Archival materials for Thomas Dawes Eliot are scarce. The Journal of Thomas Dawes Eliot: 1823-1824, discovered in 2001 is held by the Special Collections Research Center of Gelman Library at The George Washington University (Columbian College until 1904) in Washington, D.C. Gelman Library also hold Eliot's notes on botany lectures given by William Staughton, the first president of Columbian College. Correspondence with General O. O. Howard, head of the Freedmen's Bureau can be found in the Lincoln Memorial University library in Harrogate, Tennessee. An 1863 letter from W. H. Channing to Eliot about the death of his brother Frank can be found on-line at the Missouri History Museum website. Eliot's congressional speeches, “The Territorial Slave Policy; The Republican Party; What the North Has To Do With Slavery” (1861), “Independence of Hayti” (1862), and “Freedmen's Bureau” (1866) are available in print and on-line. Also available are the “New Orleans Riot Committee Report” (1867), and an “Anniversary Address” (1845) delivered to the American Institute of the City of New-York.

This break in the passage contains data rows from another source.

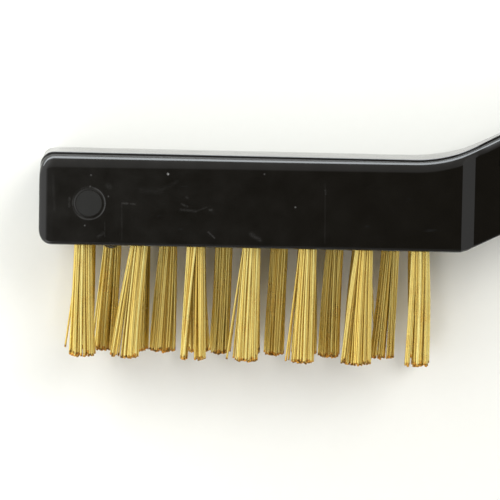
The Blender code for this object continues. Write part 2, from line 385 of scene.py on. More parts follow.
def corner_inset(distance, radius):
    """How far a round corner of this radius stands in from the side, at a distance from the end."""
    reach = max(radius - distance, 0.0)
    return radius - math.sqrt(radius * radius - reach * reach)


def spaced(start, end, step):
    """Evenly spaced values from start up to, but not including, end."""
    count = max(1, round((end - start) / step))
    return [start + (end - start) * index / count for index in range(count)]


def link(name, mesh):
    thing = bpy.data.objects.new(name, mesh)
    bpy.context.scene.collection.objects.link(thing)
    return thing


def mesh_from(shape, name):
    bmesh.ops.recalc_face_normals(shape, faces=shape.faces)
    mesh = bpy.data.meshes.new(name)
    shape.to_mesh(mesh)
    shape.free()
    return mesh


def loft(name, rings):
    """A closed skin through rings of equally many points, capped at both ends."""
    shape = bmesh.new()
    rows = [[shape.verts.new(to_world(*point)) for point in ring] for ring in rings]
    for row, next_row in zip(rows, rows[1:]):
        for index in range(len(row)):
            following = (index + 1) % len(row)
            shape.faces.new((row[index], row[following], next_row[following], next_row[index]))
    shape.faces.new(rows[0])
    shape.faces.new(rows[-1])
    return mesh_from(shape, name)


def cylinder(name, start, end, diameter, sides):
    """A closed cylinder between two points that differ along one axis only."""
    axis = [index for index in range(3) if abs(end[index] - start[index]) > 0][0]
    across = [index for index in range(3) if index != axis]
    rings = []
    for point in (start, end):
        ring = []
        for side in range(sides):
            angle = 2 * math.pi * side / sides
            place = list(point)
            place[across[0]] += diameter / 2 * math.cos(angle)
            place[across[1]] += diameter / 2 * math.sin(angle)
            ring.append(place)
        rings.append(ring)
    return loft(name, rings)


# ---------------------------------------------------------------- handle


def arc(x, centre, radius, start, end):
    """Points of a cross-section's round corner, between two angles from +y towards +z."""
    points = []
    for part in range(CORNER_SEGMENTS + 1):
        angle = start + (end - start) * part / CORNER_SEGMENTS
        points.append((x, centre[0] + radius * math.cos(angle), centre[1] + radius * math.sin(angle)))
    return points


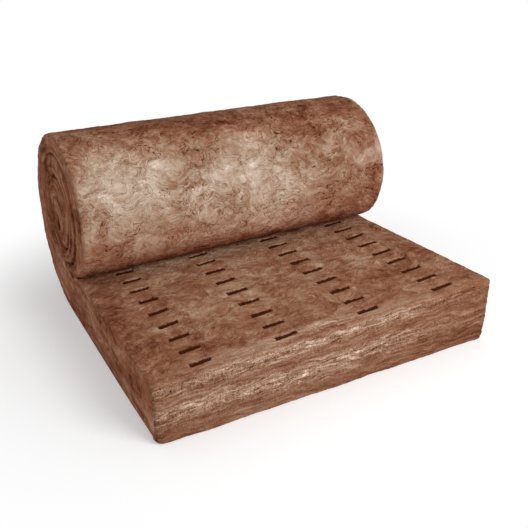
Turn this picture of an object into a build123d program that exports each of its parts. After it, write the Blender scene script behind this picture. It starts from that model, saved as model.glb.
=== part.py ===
from build123d import *
import math
import os

# Mineral-wool insulation felt, partly unrolled. It is one continuous mat: the flat length lies on the
# floor, turns up at the back, closes over the top, rests on the flat length in front and winds
# inwards to a small open eye.
# Millimetres. Origin at the centre of the base rectangle on the floor. X runs across the felt
# along the axis of the roll, -Y points to the cut front edge of the flat length, +Z is up.

# Felt
WIDTH = 1200.0
FRONT_THICKNESS_LEFT = 200.0
FRONT_THICKNESS_RIGHT = 232.0
CUT_EDGE_RADIUS = 10.0
FRONT_CORNER_RADIUS = 22.0

# Flat length, measured forwards from the line where the back of the roll leaves the floor
FLAT_LEFT = 890.0
FLAT_RIGHT = 922.0
TOP_UNDER_ROLL = 201.0

# Outer turn: radii of its four quarter arcs, from the floor round the back, over and down the front
BACK_LOW_RADIUS = 310.0
BACK_HIGH_RADIUS = 370.0
FRONT_HIGH_RADIUS = 266.0
FRONT_LOW_RADIUS = 221.0

# Seam between the turns, as seen on both ends of the roll. It starts at the nip, where the roll rests on
# the flat length, dips under the weight of the roll and winds inwards in arcs of (radius, degrees)
SEAM_MOUTH = 12.0
SEAM_ROOT = 2.0
SEAM_DEPTH = 32.0
SEAM_FORWARD = 168.0
SEAM_HEIGHT = 199.0
SEAM_DIP = -21.0
SEAM_RUN = 23.0
SEAM_ARCS = [
    (272.0, 86.0),
    (171.0, 72.0),
    (283.0, 64.0),
    (111.0, 47.0),
    (242.0, 101.0),
    (86.0, 29.0),
    (172.0, 85.0),
    (156.0, 103.0),
    (79.0, 52.0),
    (180.0, 66.0),
    (76.0, 66.0),
    (107.0, 89.0),
    (68.0, 126.0),
    (68.0, 92.0),
]

# Eye left open along the middle of the roll, behind the line where the felt leaves the floor
EYE_BACK = 12.0
EYE_HEIGHT = 348.0
EYE_LONG = 54.0
EYE_SHORT = 28.0
EYE_LEAN = 12.0

# Marks pressed across the inner face of the felt as cutting guides
MARK_LINES = 9
MARK_FIRST = 208.0
MARK_PITCH_LEFT = 79.4
MARK_PITCH_RIGHT = 83.1
MARK_SWAY = 9.0
MARK_ROWS = [-442.0, -160.0, 141.0, 446.0]
MARK_GATHER = 0.024
MARK_LENGTHS = [67.0, 76.0, 81.0, 86.0]
MARK_WIDTH = 19.0
MARK_DEPTH = 8.0

# Where the back of the roll leaves the floor
LIFT_Y = (FLAT_RIGHT - BACK_LOW_RADIUS) / 2


def arc_chain(y, z, heading, steps, offset):
    """Tangent arcs of (radius, degrees) turning left; a positive offset draws them inside the turn."""
    edges = []
    for radius, degrees in steps:
        start = (y - math.sin(heading) * offset, z + math.cos(heading) * offset)
        along = (math.cos(heading), math.sin(heading))
        edges.append(JernArc(start, along, radius - offset, degrees))
        y -= math.sin(heading) * radius
        z += math.cos(heading) * radius
        heading += math.radians(degrees)
        y += math.sin(heading) * radius
        z -= math.cos(heading) * radius
    end = (y - math.sin(heading) * offset, z + math.cos(heading) * offset)
    return edges, end


def side_plane(x):
    """Plane at X = x whose own x runs along +Y and own y along +Z."""
    return Plane(origin=(x, 0, 0), x_dir=(0, 1, 0), z_dir=(1, 0, 0))


def outer_turn():
    """Roll within its outer turn, down to the floor, drawn across the whole width."""
    radii = [BACK_LOW_RADIUS, BACK_HIGH_RADIUS, FRONT_HIGH_RADIUS, FRONT_LOW_RADIUS]
    arcs, end = arc_chain(LIFT_Y, 0.0, 0.0, [(radius, 90.0) for radius in radii], 0.0)
    floor = Line((end[0], 0), (LIFT_Y, 0))
    close = Line(end, (end[0], 0))
    return extrude(side_plane(-WIDTH / 2) * make_face([floor] + arcs + [close]), WIDTH)


def flat_length():
    """Flat felt between its left and right side outlines; the cut front edge is not quite square."""
    sections = []
    for x, length, thickness in (
        (-WIDTH / 2, FLAT_LEFT, FRONT_THICKNESS_LEFT),
        (WIDTH / 2, FLAT_RIGHT, FRONT_THICKNESS_RIGHT),
    ):
        outline = Polyline(
            (LIFT_Y, 0),
            (LIFT_Y - 100, 0),
            (LIFT_Y - length, 0),
            (LIFT_Y - length, thickness),
            (LIFT_Y - 100, TOP_UNDER_ROLL),
            (LIFT_Y, TOP_UNDER_ROLL),
            close=True,
        )
        sections.append(side_plane(x) * make_face(outline))
    return loft(sections, ruled=True)


def soften(felt):
    """Rounds the front corners, then every cut edge of the two ends and the front."""
    corners = felt.edges().filter_by(Axis.Z).filter_by(lambda e: e.center().Y < LIFT_Y - 500)
    felt = fillet(corners, FRONT_CORNER_RADIUS)
    rims = []
    for edge in felt.edges():
        box = edge.bounding_box()
        on_end = box.size.X < 0.01 and abs(abs(box.center().X) - WIDTH / 2) < 0.01
        on_front = box.max.Y < LIFT_Y - FLAT_LEFT + 30 and box.size.Z < 40
        if on_end or on_front:
            rims.append(edge)
    return fillet(rims, CUT_EDGE_RADIUS)


def seam_band(width):
    """Closed outline that follows the spiral seam with this width."""
    dip = math.radians(SEAM_DIP)
    start_y = LIFT_Y - SEAM_FORWARD
    bend_y = start_y + math.cos(dip) * SEAM_RUN
    bend_z = SEAM_HEIGHT + math.sin(dip) * SEAM_RUN
    sides = []
    mouths = []
    tips = []
    for offset in (-width / 2, width / 2):
        arcs, tip = arc_chain(bend_y, bend_z, dip, SEAM_ARCS, offset)
        mouth = (start_y - math.sin(dip) * offset, SEAM_HEIGHT + math.cos(dip) * offset)
        bend = (bend_y - math.sin(dip) * offset, bend_z + math.cos(dip) * offset)
        sides += [Line(mouth, bend)] + arcs
        mouths.append(mouth)
        tips.append(tip)
    return make_face(sides + [Line(*mouths), Line(*tips)])


def seam(x, inwards):
    """Groove of the spiral seam in one end of the roll: open lips that close on a narrow root."""
    lips = side_plane(x) * seam_band(SEAM_MOUTH)
    root = side_plane(x + SEAM_DEPTH * inwards) * seam_band(SEAM_ROOT)
    return loft([lips, root], ruled=True)


def eye():
    """Open oval left at the middle of the winding, through the whole width."""
    oval = Rot(0, 0, 90 + EYE_LEAN) * Ellipse(EYE_LONG / 2, EYE_SHORT / 2)
    oval = Pos(LIFT_Y + EYE_BACK, EYE_HEIGHT) * oval
    return extrude(side_plane(-WIDTH / 2 - 10) * oval, WIDTH + 20)


def top_height(x, y):
    """Height of the upper face of the flat felt at a point of its length."""
    across = x / WIDTH + 0.5
    length = FLAT_LEFT + (FLAT_RIGHT - FLAT_LEFT) * across
    front = FRONT_THICKNESS_LEFT + (FRONT_THICKNESS_RIGHT - FRONT_THICKNESS_LEFT) * across
    forward = (LIFT_Y - 100 - y) / (length - 100)
    return TOP_UNDER_ROLL + (front - TOP_UNDER_ROLL) * forward


def marks():
    """Shallow slots in rows along the felt; the lines of marks follow the cut of the front edge."""
    slots = []
    for row, length in zip(MARK_ROWS, MARK_LENGTHS):
        for line in range(MARK_LINES):
            gather = 1 - MARK_GATHER * line / (MARK_LINES - 1)
            x = MARK_ROWS[0] + (row - MARK_ROWS[0]) * gather
            pitch = MARK_PITCH_LEFT + (MARK_PITCH_RIGHT - MARK_PITCH_LEFT) * (x / WIDTH + 0.5)
            sway = MARK_SWAY * math.sin(2 * math.pi * line / (MARK_LINES - 1))
            y = LIFT_Y - MARK_FIRST - pitch * line + sway
            z = top_height(x, y) - MARK_DEPTH
            slots.append(Pos(x, y, z + 20) * Box(length, MARK_WIDTH, 40))
    return slots


mat = soften(outer_turn() + flat_length())
mat = mat - seam(-WIDTH / 2, 1) - seam(WIDTH / 2, -1) - eye()
mat = mat - marks()

os.makedirs("parts", exist_ok=True)
export_step(mat.solid(), "parts/insulation_mat.step")
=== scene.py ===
import math

import bpy
import numpy as np
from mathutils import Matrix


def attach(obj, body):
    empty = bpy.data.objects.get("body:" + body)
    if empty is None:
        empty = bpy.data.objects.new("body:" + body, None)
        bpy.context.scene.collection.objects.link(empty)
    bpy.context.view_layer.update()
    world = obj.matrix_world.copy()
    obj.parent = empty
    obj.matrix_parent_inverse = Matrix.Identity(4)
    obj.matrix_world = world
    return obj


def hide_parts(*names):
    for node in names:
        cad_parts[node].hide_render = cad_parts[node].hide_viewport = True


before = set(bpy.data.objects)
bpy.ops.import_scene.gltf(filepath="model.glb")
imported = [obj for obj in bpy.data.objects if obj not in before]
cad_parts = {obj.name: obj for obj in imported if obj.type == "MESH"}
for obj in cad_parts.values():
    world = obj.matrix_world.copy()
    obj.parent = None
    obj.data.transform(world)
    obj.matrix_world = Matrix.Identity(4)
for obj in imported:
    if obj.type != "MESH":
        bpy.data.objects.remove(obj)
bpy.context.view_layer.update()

# The flat length of the felt.
# Glass-wool felt, sawn across the front: fine fibres laid down in thin layers and set with a brown
# binder. Its upper face carries dark guide marks pressed in for cutting, and its cut edge is frayed.

# metres; a pair of sizes holds for the left and the right end of the felt
WIDTH = 1.200
THICKNESS = 0.200
LIFT_Y = 0.306  # where the back of the roll leaves the floor
FLAT = (0.890, 0.922)  # from the lift line to the cut front edge
FRONT = (0.200, 0.232)  # thickness at the front edge
UNDER_ROLL = 0.201
SLOPE_START = 0.100
FRONT_EDGE = 0.010
FLOOR_EDGE = 0.008
RIM_RADIUS = 0.010
STEP = 0.0046
TUCK = 0.014
LIP_ROWS = 14
LIP_GAP = 0.0012
MARK_LINES = 9
LAST_LINE = MARK_LINES - 1
MARK_FIRST = 0.208
MARK_PITCH = (0.0794, 0.0831)
MEAN_PITCH = 0.081
MARK_SWAY = 0.009
MARK_ROWS = (-0.442, -0.160, 0.141, 0.446)
MARK_LENGTHS = (0.067, 0.076, 0.081, 0.086)
MARK_GATHER = 0.024
MARK_WIDTH = 0.018
MARK_SLANT = 0.085
MARK_DEPTH = 0.0035
NO_LINE = -9.0  # stands for "no mark line here"
TOP_TONE = 0.42
FRONT_TONE = 0.295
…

Brief biographies are found in Zephaniah Walter Pease, History of New Bedford (1861); Leonard Bolles Ellis, History of New Bedford and Its Vicinity, 1602-1892 (1892); Conrad Reno, “Thomas Dawes Eliot” in Memoirs of the judiciary and the bar of New England for the nineteenth century (1883); Duane Hamilton Hurd, ed., History of Bristol County, Massachusetts, with biographical sketches of many of its pioneers and prominent men (1883); and in the Biographical Dictionary of the United States Congress. Information on the extended Eliot family can be found in Earl K. Holt, William Greenleaf Eliot: Conservative Radical (2011) and Cynthia Grant Tucker No Silent Witness: The Eliot Parsonage Women and Their Unitarian World (2010). Also of interest, the U. S. Supreme Court trial record, Hetty H. Greene & Edward H. Greene vs. Thomas Mandell (1868).